Art Palette Scraper Rest Card
Example Prompts
Copy and paste one of these prompts to get started:
- "I keep losing my palette scraper in the middle of a painting session. Can you make me a parking card with dry and active zones?"
- "My studio desk is cluttered and I need a small printable rest card for my palette scraper. Index card size, portrait orientation."
- "Create a disposable palette scraper rest card with wipe reminder and discard cue for a right-handed palette setup."
Install-First Success Path
Input: "I need a rest card for my palette scraper — quarter sheet, left side of palette, bold labels."
Steps:
- Ask placement, size, orientation, and label style preferences
- Mark dry zone, active zone, wipe reminder, and rest mark
- Add palette edge arrow and discard trigger
- Format a printable card with clear zones and cut lines
- Deliver the card; user trims and places it beside the palette
Output: A printable quarter-sheet rest card with labeled zones for dry, active, wipe, rest, edge direction, and discard trigger — ready to park a scraper during a painting session.
Purpose
Use this prompt-only skill to create a small printable rest card that sits beside an art palette and gives a palette scraper a clear parking spot between color mixes. The card protects the desk routine by showing where to park the scraper, where the active mix is noted, when to wipe, and when to discard the card after it gets messy.
This is a studio desk aid only. It is not a paint handling manual, safety sheet, solvent guide, conservation guide, material compatibility chart, or cleanup chemistry reference.
Safety Boundary
Do not provide chemical, solvent, ventilation, paint composition, blade sharpening, disposal, or material compatibility advice. Do not recommend specific cleaners, media, pigments, surfaces, or scraping pressure.
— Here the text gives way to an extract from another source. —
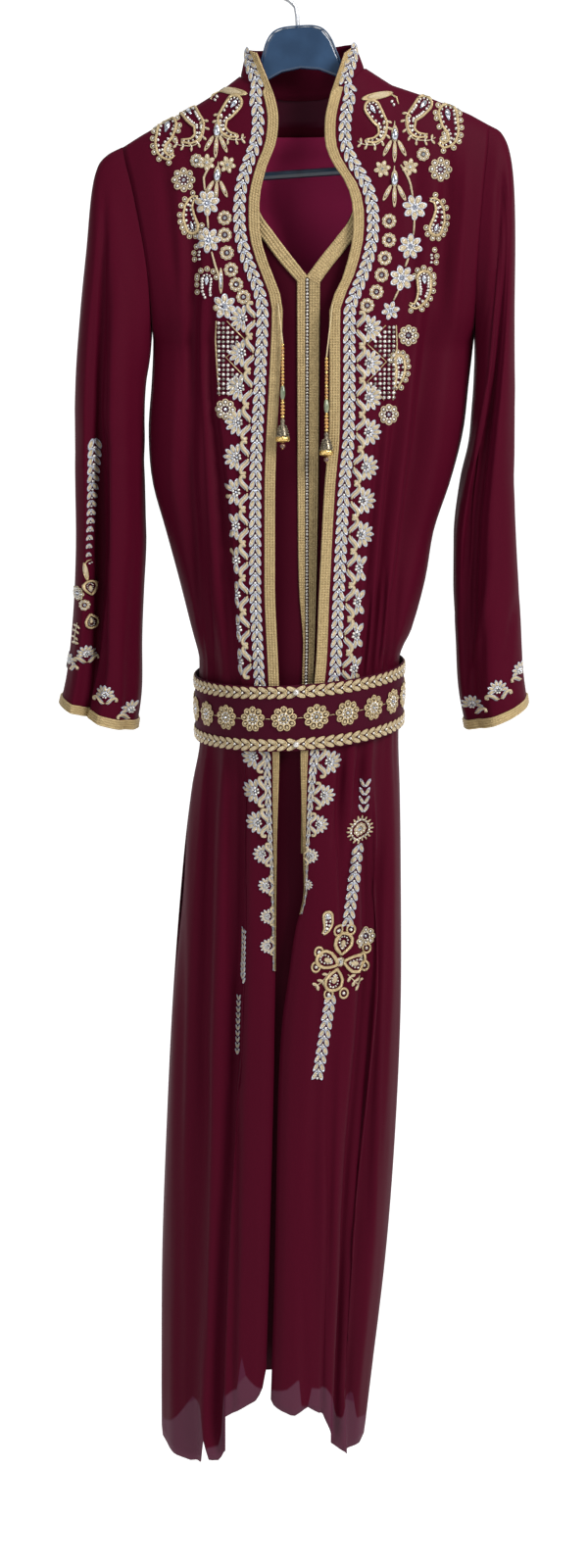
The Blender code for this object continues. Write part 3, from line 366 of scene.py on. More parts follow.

Keep the output to visible desk organization: dry zone, active zone, wipe reminder, edge warning label, and discard cue. For safety data, material handling, or cleanup instructions, tell the user to follow the product label, studio policy, or qualified guidance outside this card.
Core Principles
- Give the scraper a clear parking place beside the palette.
- Keep wet and dry cues visually separate.
- Use short zone labels that are easy to read while painting.
- Make the card disposable when it becomes messy.
- Avoid all chemical and material advice.
- Keep the card small enough to fit on a crowded studio desk.
Required Inputs
Ask only for desk layout and label preferences:
- Palette side: left, right, top, bottom, or movable.
- Preferred card size: index card, quarter sheet, half sheet, or custom small card.
- Zone labels: dry, active, wipe, rest, edge, discard, or reset.
- Orientation: portrait, landscape, narrow strip, or square.
- Visibility style: bold labels, checkbox style, arrows, or simple blocks.
- Replacement trigger: end of session, when smeared, weekly, or before a new project.
Do not ask about paint chemistry, solvents, specific media formulas, health conditions, disposal methods, or material compatibility.
Workflow
- Choose placement. Put the card beside the palette where the scraper naturally lands.
- Mark the dry zone. Reserve one clean-looking area for the scraper handle or non-messy rest point.
- Mark the active zone. Add a simple area for the current mix cue without describing paint materials.
- Add wipe reminder. Include a visible prompt to wipe according to the user's normal studio practice.
- Add edge cue. Note which side points toward the palette so the card is not rotated accidentally.
- Set discard trigger. Decide when the card is too messy to keep using.
- Produce the printable card. Format a small studio desk aid with clear zones and cut lines.
Output Format
Return a printable scraper rest card with these sections:
- Card Setup
- Card size
- Palette side
- Orientation
- Replacement trigger
- Boundary line: "Desk parking aid only. Follow product labels for materials."
- Zone Layout
- Dry zone
- Active zone
- Wipe reminder
- Rest mark
- Palette edge arrow
- Discard cue
- Session Use Steps
- Place card beside palette
- Park scraper in rest zone
- Keep active mix cue visible
- Use normal studio wipe routine
- Replace card when messy
- Mini Label Set
- Dry
- Active
- Wipe
- Rest
- Edge
- Discard
- Print and Trim Notes
- Trim to desk size
- Keep clear of the working palette surface
- Replace rather than over-explain the card
Quality Bar
A strong result is a tiny, practical desk-saving card for artists who need a scraper parking spot during a session. It should be visual, disposable, and limited to organization cues, with no chemical or material guidance.